Though most of us couldn’t live with Aunt Silda (Judith Light, in the Booth Theatreproduction), we love her for what we are encouraged to read as her forthrightness and free spirit. She, we assume, would be the person most likely to tell the true story of that family, as compromised as her memory and judgment might be after years of swilling the kind of spirits from which she is unable to free herself.
|Hello Silda—The way I remember Palm Springs|
After all, we cannot expect to get the inside dirt from her sister Polly (Stockard Channing), a staunch yet tarnished Republican who is terrified that her daughter Brooke (Elizabeth Marvel) has written a tell-all autobiography threatening to tear the façade right off the family’s sunny Californian home.
Honey. News-flash: you’re not a Texan, you’re a Jew! We’re Jewish girls who lost their accents along the way, but for you that wasn’t enough, you had to become a goy, too. Talk about the real thing? Talk about ‘faking it.’ Honey, this Pucci is a lot more real than your Pat Buckley schtick.
As it turns out, neither Silda nor Polly are what we are led to believe them to be; and this is Brooke’s lesson, too, as she tries to piece together the life story of her lost brother, a left-wing radical whose act of terrorism forced Nancy Reagan pal Polly and her ex-Hollywood star husband Lyman (Stacey Keach) into retirement in the desert.
Desperate to figure out who or what made her brother Henry what the facts don’t quite tell her he was, Brooke turns from writing fiction to biography. Yet, in her attempt to expose the truth, she ends up with yet another version of the story rather than a definitive one. “She presents us as ghouls who drove [Henry] to become sort of a murderer,” her anguished, disconsolate father protests to his son (Thomas Sadoski), the “ADD riddled, junk-food-addicted porn surfing Trip Wyeth,” as Brooke calls him to his face.
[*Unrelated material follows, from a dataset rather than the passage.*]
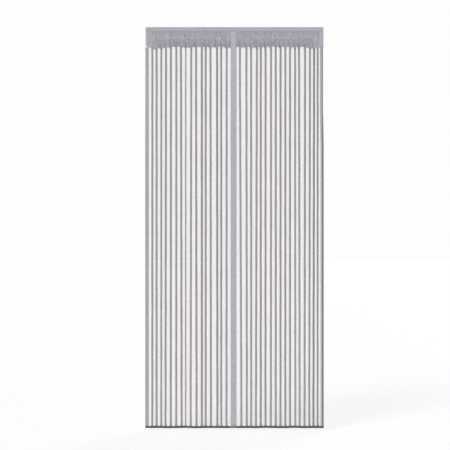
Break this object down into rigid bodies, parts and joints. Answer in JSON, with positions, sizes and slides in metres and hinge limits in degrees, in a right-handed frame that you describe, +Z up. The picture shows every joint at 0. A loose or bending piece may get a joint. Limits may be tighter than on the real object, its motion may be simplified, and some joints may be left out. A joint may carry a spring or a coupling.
{
  "type": "magnetic screen door curtain",
  "caption": "Hanging insect screen for a doorway: sheer striped net panels that close on a magnet strip, under a gathered heading.",
  "frame": {"origin": "middle of the top edge, in the plane where the curtain's back lies against the door frame", "axes": "+Z up along the hanging length, +X to the right as seen from the front, +Y into the doorway, so the front faces -Y"},
  "size_m": [0.892, 0.0176, 2.004],
  "materials": {
    "striped_net": "sheer polyester net with raised woven stripes",
    "heading_tape_cloth": "matte plain-woven polyester tape",
    "gathered_band_cloth": "matte gathered polyester",
    "binding_tape": "matte folded binding tape",
    "magnet_strip_cloth": "smooth matte polyester casing"
  },
  "bodies": {
    "root": {"left_net": "striped_net", "right_net": "striped_net", "heading_tape": "heading_tape_cloth", "heading_band_left": "gathered_band_cloth", "heading_band_right": "gathered_band_cloth", "heading_end_left": "heading_tape_cloth", "heading_end_right": "heading_tape_cloth", "side_binding_left": "binding_tape", "side_binding_right": "binding_tape", "centre_strip_front": "magnet_strip_cloth", "centre_strip_back": "magnet_strip_cloth"}
  },
  "joints": []
}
“Christ, there’s something so vicious about what you’re doing here, Brooke, don’t you know that?” Lyman exclaims. Vicious and necessary, Other Desert Cities argues. And futile? As suggested by the closing scene, which may strike some as perfunctory or incongruously sentimental, Brooke’s ordeal—and the ordeal to which she put her family—has served a purpose.
What may seem like a coda or anticlimax I took as the point of the Baitz’s drama. As a biographer, Brooke has failed. She has been taken in, taken story for life and secrecy for guilt only to become complicit in her family’s cover-up. As an autobiographer, though, Brooke is to be envied. She has learned something about herself that she didn’t know before she came to investigate the lives of those around her. We may be unknowable to each other—but we can learn to know ourselves.